Yes, completely. When he was younger, he thought his identity was a film maker, and had to get a message out, self serving though.  He didn’t care initially what he was making if it mattered to others. But now after practicing Buddhism, it does not define him anymore.

But with the Buddhist practice, and getting more wisdom, but now his film making career doesn’t define him so much anymore. Film making is now something he does, that doesn’t mean he is that. Now he feels more like a human being, a future father, future husband. He’s in a different framework.

Now the stories he tells through video, he wants to inspire with them, more oriented to what people the world needs. Inspire people to be the best version of themselves.

So what is the film you’re working on right now?

Yes, it’s called, The Perfection of Giving”, a documentary film shot between Kathmandu and NYC. See link below for more info. 108 lives project, from his teacher. The idea was to replicate the project in many other places. Javier wanted to offer his help. Initially just 5 minute pieces to document this giving to the 108 resource poor people, But as he was helping the organization to become bigger. As he started helping, their attitude started changing.

Just a couple hours a day thinking about the needs of those 108 other people. Was making them happy, brutally happy. Ah, there is something here, maybe altruism is not so much about helping others, but helping ourselves, to find ourselves. Not so much about building schools, but helping ourselves. They help people paint schools, teach kids English, etc. And then all the volunteers go back to their own lives. Sure there is an exchange, their lives don’t change much, but the volunteers experience as human beings completely changed! So that is what the story is about.

It’s a very personal film. It doesn’t come from his personal view, but that is not what he hopes it comes across as. Let’s see how it plays out. He’ll put it online after screening it at festivals. And he hopes it will help some people do some crazy non-self interesting things.

You mention non-self, what are you talking about for those who don’t know?

Yes, the blurry line between me and you. It’s the illusion from our own duality of mind. When you put yourself in a very generous position, “playing the Bodhisattva”, those boundaries just blur. When you see somebody laugh, you cannot help but laugh, or if you see someone in pain, you feel their pain.

Is that why you called it, “The Perfection of Giving”?

Yes, it’s exactly about that. In Tibetan Buddhism, the first perfection is about giving, dana. Blurring that space between our body and minds and access to the oneness. Certainly the experience we lived in the movie, was at least a little taste of what that means, that oneness, that blurring between giving and receiving.

So the self and other dissolves in that giving?

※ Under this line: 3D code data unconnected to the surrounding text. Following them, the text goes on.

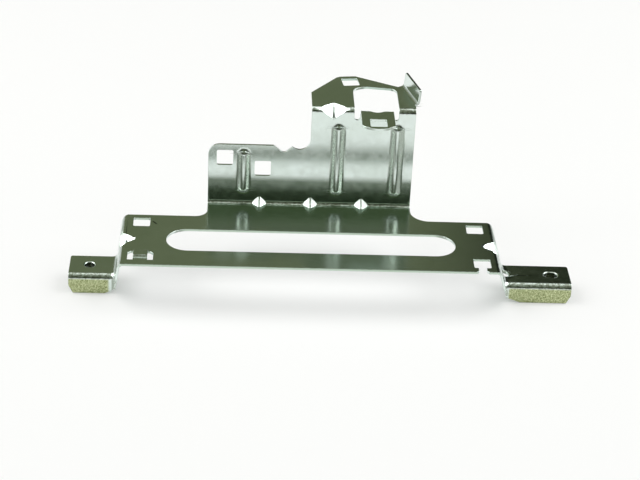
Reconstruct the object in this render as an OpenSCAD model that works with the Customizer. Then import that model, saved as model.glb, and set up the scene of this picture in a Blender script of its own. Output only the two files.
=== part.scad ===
// Engine control unit bracket, folded from one blank of zinc plated steel sheet.
// X runs along the base plate, Y runs back to the upright, Z is up.
// The origin is the middle of the left fixing hole, in the plane of the foot's underside.
// The modules draw the sheet about the middle of the line where the top of the base plate
// meets the front of the upright, and bracket() moves the whole to its origin.

/* [Sheet] */
// Thickness of the steel sheet
sheet_t = 1.25; // [0.9:0.05:1.6]
// Inside radius of the main bends
bend_r = 1.75; // [1.5:0.05:2.2]

/* [Base plate] */
// Length of the base plate, over both side bends
base_w = 181; // [176:1:200]
// Depth of the base plate from the upright to its front edge
base_depth = 62.3; // [61:0.5:68]
// Distance from the upright to the rear edge of the two side wings
wing_setback = 14.4; // [13:0.2:15]
// Radius of the rear corners of the wings
wing_corner_r = 4; // [2:0.5:5]
// Radius between the left wing and the upright
left_fillet_r = 6; // [3:0.5:8]
// Radius between the right wing and the upright
right_fillet_r = 9; // [4:0.5:10]
// Overall length of the long slot
slot_len = 138; // [100:1:144]
// Width of the long slot
slot_w = 20.6; // [14:0.2:21]
// Distance from the upright to the middle of the long slot
slot_setback = 38; // [37:0.5:39]

/* [Clip holes] */
// Side of the square clip holes
clip_sq = 8; // [6:0.1:8.4]
// Corner radius of the square clip holes
clip_r = 0.8; // [0.4:0.1:1.5]
// Distance from the middle to the clip holes in the wings
clip_x = 80.6; // [79:0.2:81]
// Setback of the rear clip holes
rear_clip_setback = 21.6; // [21:0.2:22]
// Setback of the open clip hole at the front right corner
front_clip_setback = 54.4; // [54:0.2:54.6]
// Width of the neck that opens the front clip hole
neck_w = 3.8; // [2:0.1:5]

/* [Lanced bridge] */
// Length of the lanced opening
lance_len = 12; // [11:0.2:13]
// Depth of the lanced opening
lance_depth = 7.8; // [6.5:0.1:7.8]
// Width of the strap that bridges it
strap_w = 6.8; // [4:0.1:8]
// Height that the strap is raised
strap_rise = 1; // [0.7:0.1:1.6]

/* [Upright] */
// Width of the upright
upright_w = 99.8; // [96:0.2:104]
// Distance that the upright is shifted to the right
upright_shift = 0.5; // [0:0.1:1]
// Height of its low left part
low_h = 32; // [31.4:0.2:34]
// Height of its tall right part, to the top of the top plate
tall_h = 53; // [52:0.2:58]
// Width of its tall right part
tall_w = 50.4; // [49:0.2:51]
// Radius of its left corner
low_corner_r = 5.5; // [2:0.5:6]
// Radius between the low and the tall part
step_r = 5.2; // [4.6:0.1:5.6]
// Depth of the notch in the top edge of the low part
notch_depth = 3.5; // [2:0.1:4]

/* [Beads and gussets] */
// Width of the stiffening beads
bead_w = 6; // [5:0.1:6.4]
// Height that the beads stand out
bead_rise = 2; // [1.4:0.1:2.4]
// Height of the lower end of the beads
bead_low = 5.8; // [5.4:0.1:7]
// Distance from the middle to the short bead at the left
left_bead_x = 32.1; // [31.6:0.1:32.4]
// Distance from the middle to the long bead beside the tab
mid_bead_x = 13.4; // [12:0.1:14]
// Distance from the middle to the long bead at the right
right_bead_x = 42; // [41:0.1:43]
// Distance between the gussets in the rear bend
gusset_pitch = 25.1; // [20:0.1:25.2]
// Width of these gussets where the planes of the sheet would meet
rear_gusset_w = 8.6; // [7:0.1:9]
// Reach of these gussets over each side of the bend
rear_gusset_reach = 3.9; // [3.5:0.1:4.2]
// Width of the gusset sunk in the top bend
top_gusset_w = 16.8; // [14:0.2:18]
// Reach of this gusset over each side of the bend
top_gusset_reach = 5.8; // [5:0.1:6.2]
// Width of the gussets sunk in the side bends
side_gusset_w = 18; // [15:0.2:19]
// Reach of these gussets over each side of the bend
side_gusset_reach = 5.6; // [5:0.1:6]
// Width of the flat along the edge of the gussets
gusset_flat = 0.8; // [0.4:0.1:1.2]
// Radius of the dome sunk in the bend of the tab
tab_gusset_r = 4.6; // [4:0.1:5]

/* [Top plate] */
// Depth of the top plate
top_depth = 37.3; // [36.5:0.2:42]
// Turn of the skewed rear edge and of its clip hole
top_skew = 8; // [0:1:10]
// Width of the window
window_w = 21.5; // [21:0.1:22]
// Distance from the left side of the top plate to the window
window_x = 20.6; // [20:0.2:21]
// Depth of the window in the top plate
window_depth = 25; // [24.5:0.2:25.4]
// Height that the ear stands above the top plate
ear_h = 7.4; // [5:0.2:9]
// Length of the ear along its fold
ear_len = 21.5; // [18:0.5:22]
// Outward lean of the ear
ear_lean = 4.5; // [2:0.5:8]
// Turn of the ear's fold against the side of the upright
ear_turn = 15; // [13:0.5:16]

/* [Tab] */
// Width of the tab
tab_w = 16; // [14:0.2:16.4]
// Reach of the tab in front of the upright
tab_len = 20.2; // [19.4:0.2:22]
// Height of the top of the tab
tab_h = 52.5; // [51.5:0.1:53]
// Radius of the rounded front edge of the tab
tab_nose_r = 11; // [10:0.5:16]

/* [Legs and feet] */
// Height of the base plate over the top of the feet
leg_h = 14.5; // [13.5:0.1:17]
// Distance that the left leg spreads outward
left_spread = 1.2; // [0.8:0.1:2]
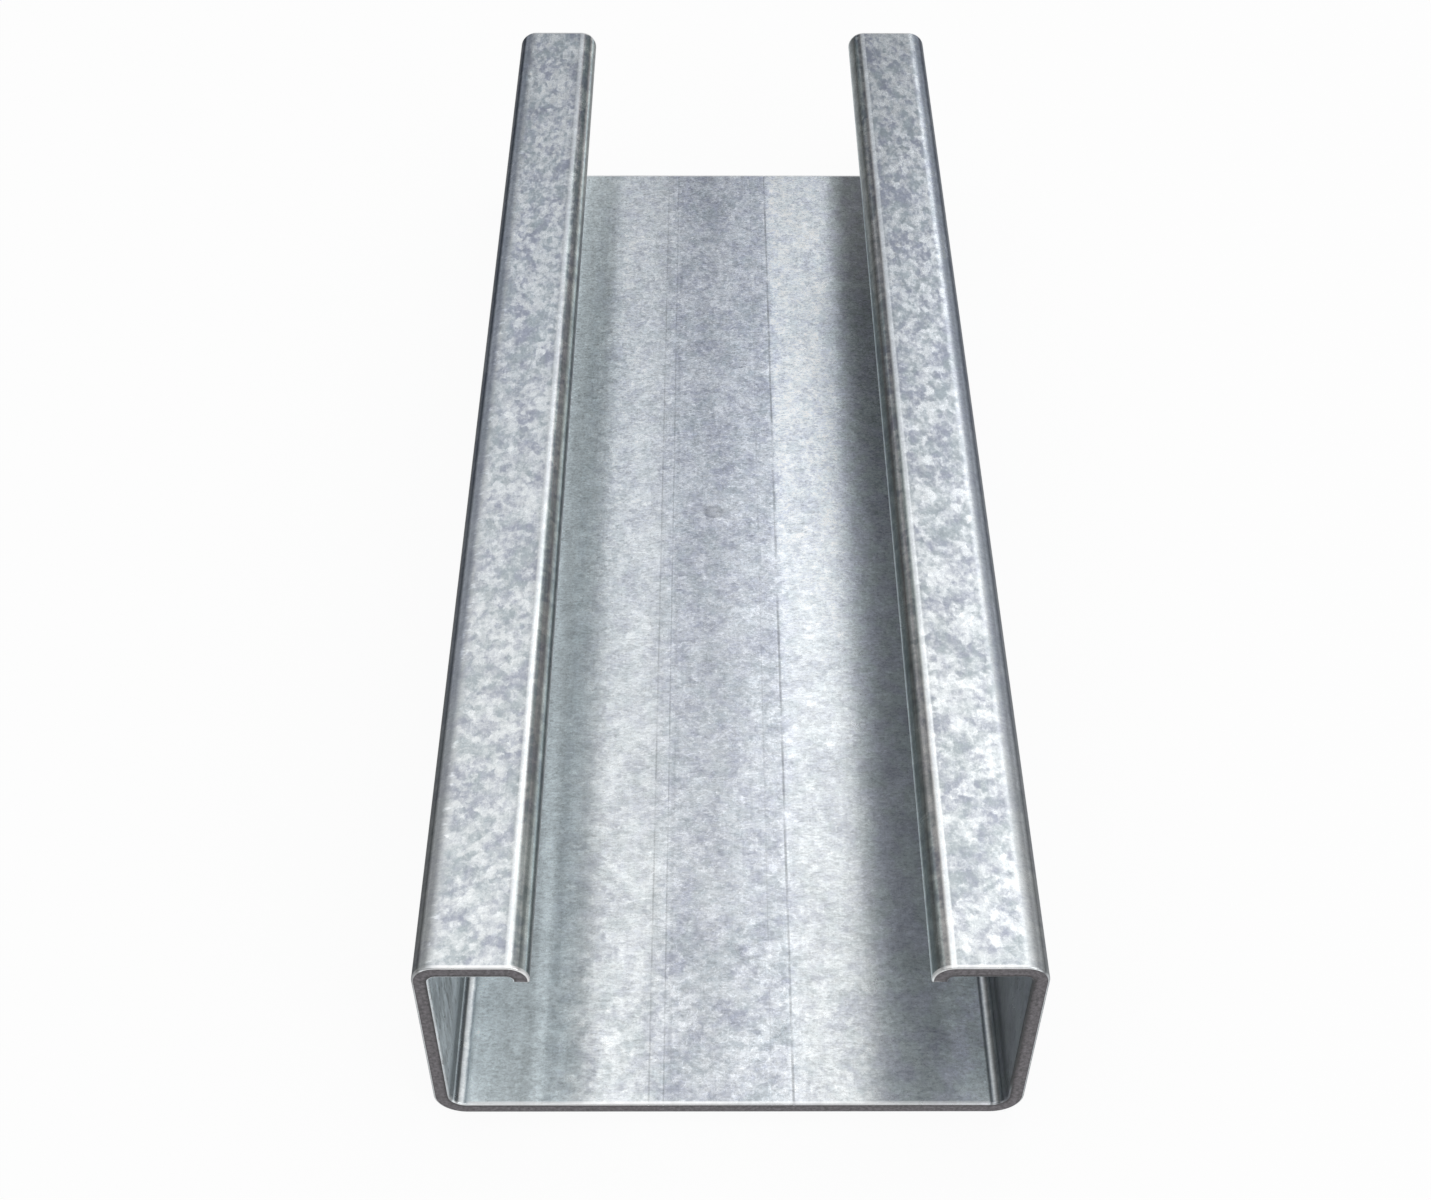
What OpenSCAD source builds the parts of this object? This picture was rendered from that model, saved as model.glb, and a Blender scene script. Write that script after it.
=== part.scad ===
// Steel stud: a short length of lipped C channel, folded from one galvanised sheet.
// The web lies flat with its back on z = 0, the open side faces +Z and the length runs along Y.

/* [Channel] */
// Width across the web, over the outer faces of the flanges
web_w = 92.1; // [63.5:0.1:152.4]
// Height from the back of the web to the faces of the lips
flange_h = 41.3; // [31.8:0.1:76.2]
// Length between the two square-cut ends
stud_l = 250; // [100:1:600]
// Thickness of the sheet, the same in every strip and bend
sheet_t = 2.5; // [0.9:0.05:3.2]

/* [Lips] */
// Width of each lip, from the outer face of its flange to its turned edge
lip_w = 17.1; // [14:0.1:25]
// Straight part of each turned edge, below its bend
edge_leg = 0.6; // [0.4:0.1:4]

/* [Bends] */
// Inside radius of the bend between the web and each flange
web_bend_r = 2.5; // [1:0.1:4]
// Inside radius of the bend between each flange and its lip
lip_bend_r = 1.2; // [1:0.1:4]
// Inside radius of the bend that turns the free edge of each lip down
edge_bend_r = 0.8; // [0.5:0.1:2]

/* [Hidden] */
$fn = 96;
half_w = web_w / 2;                 // middle of the web to a flange's outer face
web_bend_o = web_bend_r + sheet_t;  // outside radii of the three bends
lip_bend_o = lip_bend_r + sheet_t;
edge_bend_o = edge_bend_r + sheet_t;
edge_x = half_w - lip_w;            // face of a turned edge, where the slot begins

// Quarter ring of sheet in the quadrant given by the signs sx and sy, centred on the origin.
module bend(r_in, sx, sy) {
    r_out = r_in + sheet_t;
    intersection() {
        difference() {
            circle(r = r_out);
            circle(r = r_in);
        }
        translate([sx > 0 ? 0 : -r_out, sy > 0 ? 0 : -r_out]) square(r_out);
    }
}

// Flange, lip and turned edge on the +X side, with the bends that join them, as a flat outline.
module side() {
    translate([half_w - web_bend_o, web_bend_o]) bend(web_bend_r, 1, -1);
    translate([half_w - sheet_t, web_bend_o])
        square([sheet_t, flange_h - web_bend_o - lip_bend_o]);
    translate([half_w - lip_bend_o, flange_h - lip_bend_o]) bend(lip_bend_r, 1, 1);
    translate([edge_x + edge_bend_o, flange_h - sheet_t])
        square([lip_w - edge_bend_o - lip_bend_o, sheet_t]);
    translate([edge_x + edge_bend_o, flange_h - edge_bend_o]) bend(edge_bend_r, -1, 1);
    translate([edge_x, flange_h - edge_bend_o - edge_leg]) square([sheet_t, edge_leg]);
}

// Cross-section of the whole channel.
module section() {
    translate([web_bend_o - half_w, 0]) square([web_w - 2 * web_bend_o, sheet_t]);
    side();
    mirror([1, 0]) side();
}

// Folded sheet: web, two flanges, two lips and their turned edges in one run.
module stud() {
    color([0.72, 0.74, 0.76])
        translate([0, stud_l / 2, 0])
            rotate([90, 0, 0])
                linear_extrude(height = stud_l)
                    section();
}

stud();
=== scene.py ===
import bpy
from math import atan2, hypot, pi, radians
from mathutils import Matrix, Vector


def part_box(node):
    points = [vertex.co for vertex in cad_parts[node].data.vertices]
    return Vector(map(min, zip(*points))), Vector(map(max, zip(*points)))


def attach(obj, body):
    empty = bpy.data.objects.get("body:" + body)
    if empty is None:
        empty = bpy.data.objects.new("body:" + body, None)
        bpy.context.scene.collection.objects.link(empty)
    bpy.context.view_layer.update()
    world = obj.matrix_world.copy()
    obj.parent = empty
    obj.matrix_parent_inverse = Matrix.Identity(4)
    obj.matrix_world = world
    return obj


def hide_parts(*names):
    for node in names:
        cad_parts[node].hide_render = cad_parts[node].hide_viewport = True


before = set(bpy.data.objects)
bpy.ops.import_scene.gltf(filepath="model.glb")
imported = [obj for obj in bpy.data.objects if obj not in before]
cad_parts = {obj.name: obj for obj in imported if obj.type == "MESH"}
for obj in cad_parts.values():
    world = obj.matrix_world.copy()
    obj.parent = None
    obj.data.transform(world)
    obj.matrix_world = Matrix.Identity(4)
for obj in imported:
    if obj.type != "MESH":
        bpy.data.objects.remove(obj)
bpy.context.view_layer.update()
studLow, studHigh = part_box("stud")
print("frame loaded:", ", ".join(sorted(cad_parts)))

midX = (studLow.x + studHigh.x) / 2
midY = (studLow.y + studHigh.y) / 2
webWidth = studHigh.x - studLow.x
studHeight = studHigh.z - studLow.z
studLength = studHigh.y - studLow.y
near = 1e-5   # places closer than this count as one


# Edit mode helpers

def clearSelection():
    if bpy.context.object and bpy.context.object.mode != "OBJECT":
        bpy.ops.object.mode_set(mode="OBJECT")
    bpy.ops.object.select_all(action="DESELECT")


def pick(piece, kind, wanted):
    # selects the edges, faces or vertices for which wanted() is true, and leaves the piece in edit mode
    bpy.ops.object.mode_set(mode="EDIT")
    bpy.ops.mesh.select_mode(type=kind)
    bpy.ops.mesh.select_all(action="DESELECT")
    bpy.ops.object.mode_set(mode="OBJECT")
    mesh = piece.data
    if kind == "EDGE":
        for edge in mesh.edges:
            edge.select = wanted(mesh.vertices[edge.vertices[0]].co, mesh.vertices[edge.vertices[1]].co)
    elif kind == "FACE":
        for face in mesh.polygons:
            face.select = wanted(face.center, face.normal)
    else:
        for vertex in mesh.vertices:
            vertex.select = wanted(vertex.co)
    bpy.ops.object.mode_set(mode="EDIT")


def drawOut(x, y, z):
    bpy.ops.mesh.extrude_region_move(TRANSFORM_OT_translate={"value": (x, y, z)})


def applyAll(piece):
    bpy.ops.object.mode_set(mode="OBJECT")
    for modifier in list(piece.modifiers):
        bpy.ops.object.modifier_apply(modifier=modifier.name)


# Folded sheet

foldedSheet = {
    "thickness": 0.0025,
    "webBend": 0.0050,       # outside radii of the bends
    "lipBend": 0.0037,
    "edgeBend": 0.0033,
    "lipWidth": 0.0171,
    "edgeDepth": 0.0039,     # how far a turned edge reaches below its lip
    "bendSteps": 14,
    "lengthSteps": 50,
    "cutRounding": 0.0004,   # roll-over that the shear leaves round each cut end
    "cutSteps": 3,
    "sharpAngle": 50,
    "rollMarks": [           # distance to the right of the web's middle, width and depth of each crease
        (-0.0126, 0.00034, 0.00006),
        (-0.0103, 0.00030, 0.00005),
        (0.0068, 0.00026, 0.00004),
        (0.0102, 0.00036, 0.00007),
    ],
}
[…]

Giving is a full circle. There’s someone on the other end of the giving. For that person to be taking, it immediately becomes an interdependent arising. There can not be giving without receiving, not a giver without a receiver. Two sides of the same coin.

When is the film ready?

It’s done already for private screenings. It will be out to the public, depends on how the festival goes. It will be available in September 2015 for watching online (see below for links).

So you are a teacher of meditation?

He guides meditation offerings at the 3 Jewels Meditation Center. He’s now a junior teacher there. He’s also studying under a Shambala tradition. Mostly teaches mindfulness meditation and giving and taking meditation (Tonglen). Easy meditations for beginning meditators. One is based on breath, and the other on visualizations. He does a little bit of both.

Currently also doing an immersive meditation teacher training for a year, at a place called the interdependent project in New York City. They explore together with other teachers, and several lineages, to built more skills together with other teacher. Under several lineages of the Buddhist tradition.

Is there any meditation for really busy lives with distracted people like in New York?

If you are just starting out, recommend anybody to just breath, focus on your breath. Don’t beat yourself up. Your mind is going to wander somewhere else, just bring it back to your breath. Even if you do it “badly”, you can do it, to gain benefits from meditation. It’s better to learn how to breath first.